The playwright, Lisa D'Amour, a visiting lecturer in theatre arts and performance studies at Brown, missed the mark here, crafting narrators instead of characters and exposition instead of action.

"Anna Bella Eema" takes place in the remnants of a trailer park somewhere deep in the Southern Gothic tradition. (The eye-catching clutter of Kathryn Kawecki's detailed set evokes the squalor.) Irene (Patricia Thomas), a professional stamp-licker, lives there with her 10-year-old daughter, Anna Bella (Elise Morrison GS, a doctoral student in theatre arts and performance studies). The close walls of Irene's mobile home would seem to delimit her world, but they actually open up the possibility of a more extravagant — and more problematic — escape method: storytelling.

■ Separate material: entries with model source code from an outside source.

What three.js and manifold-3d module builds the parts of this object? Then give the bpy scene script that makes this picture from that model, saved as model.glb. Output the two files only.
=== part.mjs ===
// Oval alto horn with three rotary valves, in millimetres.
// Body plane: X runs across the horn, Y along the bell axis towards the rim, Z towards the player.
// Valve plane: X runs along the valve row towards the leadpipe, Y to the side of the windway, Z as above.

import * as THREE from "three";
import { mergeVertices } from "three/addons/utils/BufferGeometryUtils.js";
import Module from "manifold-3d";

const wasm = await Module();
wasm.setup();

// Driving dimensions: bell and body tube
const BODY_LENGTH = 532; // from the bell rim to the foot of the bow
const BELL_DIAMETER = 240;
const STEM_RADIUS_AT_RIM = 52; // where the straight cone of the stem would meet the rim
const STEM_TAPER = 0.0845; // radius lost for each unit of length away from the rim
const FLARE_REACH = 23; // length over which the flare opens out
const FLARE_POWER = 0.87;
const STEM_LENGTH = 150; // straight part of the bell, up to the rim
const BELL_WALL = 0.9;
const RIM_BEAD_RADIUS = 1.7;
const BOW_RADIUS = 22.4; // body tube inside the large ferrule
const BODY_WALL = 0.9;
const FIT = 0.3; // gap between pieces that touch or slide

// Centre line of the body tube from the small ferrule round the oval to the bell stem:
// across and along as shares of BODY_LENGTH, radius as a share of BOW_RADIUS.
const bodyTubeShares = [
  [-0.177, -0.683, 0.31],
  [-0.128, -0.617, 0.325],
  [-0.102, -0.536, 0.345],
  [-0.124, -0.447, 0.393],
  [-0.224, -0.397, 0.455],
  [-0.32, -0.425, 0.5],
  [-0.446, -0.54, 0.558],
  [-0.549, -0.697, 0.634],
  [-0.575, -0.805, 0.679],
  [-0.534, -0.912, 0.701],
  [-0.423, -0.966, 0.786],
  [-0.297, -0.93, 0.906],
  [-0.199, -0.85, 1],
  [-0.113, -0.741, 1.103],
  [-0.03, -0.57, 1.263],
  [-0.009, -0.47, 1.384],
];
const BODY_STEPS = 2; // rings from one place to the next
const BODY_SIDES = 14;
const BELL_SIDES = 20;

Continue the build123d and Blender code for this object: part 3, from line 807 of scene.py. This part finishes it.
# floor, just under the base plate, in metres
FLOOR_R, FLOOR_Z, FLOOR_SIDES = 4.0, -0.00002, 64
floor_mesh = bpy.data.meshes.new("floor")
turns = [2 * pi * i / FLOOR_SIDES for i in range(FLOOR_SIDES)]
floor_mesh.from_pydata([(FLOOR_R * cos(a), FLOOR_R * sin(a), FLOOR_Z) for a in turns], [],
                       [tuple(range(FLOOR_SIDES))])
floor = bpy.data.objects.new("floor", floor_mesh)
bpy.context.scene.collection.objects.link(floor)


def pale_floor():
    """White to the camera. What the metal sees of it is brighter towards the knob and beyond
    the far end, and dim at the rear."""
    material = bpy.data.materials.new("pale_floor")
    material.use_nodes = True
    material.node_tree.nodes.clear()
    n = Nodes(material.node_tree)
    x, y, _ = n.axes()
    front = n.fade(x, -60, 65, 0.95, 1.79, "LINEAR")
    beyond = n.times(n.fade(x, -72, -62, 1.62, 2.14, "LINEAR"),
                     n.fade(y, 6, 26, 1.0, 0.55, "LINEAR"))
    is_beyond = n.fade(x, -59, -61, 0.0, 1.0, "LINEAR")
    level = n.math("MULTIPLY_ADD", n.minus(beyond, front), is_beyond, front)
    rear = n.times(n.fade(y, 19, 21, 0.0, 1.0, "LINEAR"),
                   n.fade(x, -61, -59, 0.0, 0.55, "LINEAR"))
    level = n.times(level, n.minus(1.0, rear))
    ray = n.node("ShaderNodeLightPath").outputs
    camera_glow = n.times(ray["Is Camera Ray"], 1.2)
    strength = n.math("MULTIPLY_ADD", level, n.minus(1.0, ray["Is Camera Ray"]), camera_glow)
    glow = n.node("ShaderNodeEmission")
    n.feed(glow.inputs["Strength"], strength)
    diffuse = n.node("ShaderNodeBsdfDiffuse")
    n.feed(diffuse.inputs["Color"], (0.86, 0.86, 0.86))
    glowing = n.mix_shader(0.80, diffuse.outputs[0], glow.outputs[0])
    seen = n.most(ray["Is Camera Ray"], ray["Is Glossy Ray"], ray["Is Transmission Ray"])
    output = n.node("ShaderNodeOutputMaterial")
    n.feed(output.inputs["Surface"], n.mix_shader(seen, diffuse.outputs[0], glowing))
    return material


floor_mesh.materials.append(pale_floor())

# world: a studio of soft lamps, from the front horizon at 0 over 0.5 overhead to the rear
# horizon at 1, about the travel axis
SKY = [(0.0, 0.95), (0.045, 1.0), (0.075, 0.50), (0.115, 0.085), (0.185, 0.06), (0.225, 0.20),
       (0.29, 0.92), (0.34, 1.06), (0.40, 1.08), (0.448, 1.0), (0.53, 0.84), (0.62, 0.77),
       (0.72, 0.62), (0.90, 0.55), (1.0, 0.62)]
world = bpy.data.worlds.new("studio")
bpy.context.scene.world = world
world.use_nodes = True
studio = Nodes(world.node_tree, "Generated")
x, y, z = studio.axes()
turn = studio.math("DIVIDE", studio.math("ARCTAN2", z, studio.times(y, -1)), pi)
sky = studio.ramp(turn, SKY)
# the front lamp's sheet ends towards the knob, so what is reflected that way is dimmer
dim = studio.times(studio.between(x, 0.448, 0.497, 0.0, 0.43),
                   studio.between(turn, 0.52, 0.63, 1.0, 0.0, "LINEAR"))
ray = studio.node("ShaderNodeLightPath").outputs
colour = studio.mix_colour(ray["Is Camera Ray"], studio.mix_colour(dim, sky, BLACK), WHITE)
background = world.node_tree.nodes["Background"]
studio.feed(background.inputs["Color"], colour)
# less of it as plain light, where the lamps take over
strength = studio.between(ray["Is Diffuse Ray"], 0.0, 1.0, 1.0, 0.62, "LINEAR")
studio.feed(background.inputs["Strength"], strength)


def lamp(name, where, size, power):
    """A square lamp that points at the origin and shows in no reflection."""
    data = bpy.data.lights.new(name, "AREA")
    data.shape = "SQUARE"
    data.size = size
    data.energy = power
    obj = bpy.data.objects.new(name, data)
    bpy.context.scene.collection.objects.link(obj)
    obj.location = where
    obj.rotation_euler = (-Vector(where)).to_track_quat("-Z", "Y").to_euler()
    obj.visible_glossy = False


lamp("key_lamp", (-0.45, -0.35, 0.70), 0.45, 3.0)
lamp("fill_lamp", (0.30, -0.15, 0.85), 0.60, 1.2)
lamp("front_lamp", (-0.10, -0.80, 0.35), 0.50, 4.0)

"Outside is a state of mind," Irene says multiple times, and her vivid, anxious imagination supplies the world beyond the trailer park with its full share of vampires, werewolves and monsters. But she refuses to acknowledge the real external threat menacing her unsound world: the looming construction of an interstate highway that will pass through the trailer park and wipe it off the map.

Cloistered and defiant, Anna Bella is exasperated by the limitations of life in the trailer. In a fit of pique, she builds a girl out of mud and breathes life into it. We know this because she tells us she did it.

The introduction of this new friend, Anna Bella Eema (Katie Mulholland), disrupts the fragile balance of Irene's world and sets in motion Anna Bella's passage out of childhood. Anna Bella Eema inducts her creator into adulthood, enabling Anna Bella to circumvent her mother's authority. Again, all of this is explained to us, words piling on top of words. We want the characters to stop talking for once and just show us something.

If "Anna Bella Eema" were the Flannery O'Connor short story it yearns so desperately to be, it could succeed without ever leaving the subjective narration of the characters.

But this is theater, and, one way or another, speech has to be a space in which things happen, a space for the working out of conflict, not just for the description of action and sense. Occasionally, the characters in "Anna Bella Eema" break into a kind of speak-singing, with D'Amour's words set to music by Chris Sidorfsky. These unaccompanied arias and ensembles are often striking and expressive, but they feel unmotivated, like a stopgap attempt to fill in, with song, the emotional void left by the absence of drama.

The truly sad thing is that the language of "Anna Bella Eema," taken on its own, had to be so beautiful. D'Amour soaks her text in unpretentious, elemental prose poetry, rich in detail and impact.

The three actresses, too, are exceptional. As Irene, Thomas projects a warm, easy and likable stage presence that highlights her character's psychological complexity, and Mulholland's Anna Bella Eema is arch and otherworldly. Irene's discomfort with this archetypal Golem figure becomes understandable because Mulholland explores a territory that is both animalistic and machine-like, but never fully human.

Playing the preteen Anna Bella, Morrison capitalizes on her round face and bright, wide eyes. Her performance is extremely sympathetic, childlike without ever being condescending. And the direction — by Kym Moore, a visiting assistant professor of theatre, speech and dance — uses the space well, finding avenues within the script for evocative movement.

"Anna Bella Eema" really does have its heart in the right place. Its intentions are honorable: It wants to take a thin story and make it thick with resonance. It's not schlock. But, sadly, it isn't drama either.

"Anna Bella Eema" runs at Perishable Theatre (95 Empire St.) through Nov. 7.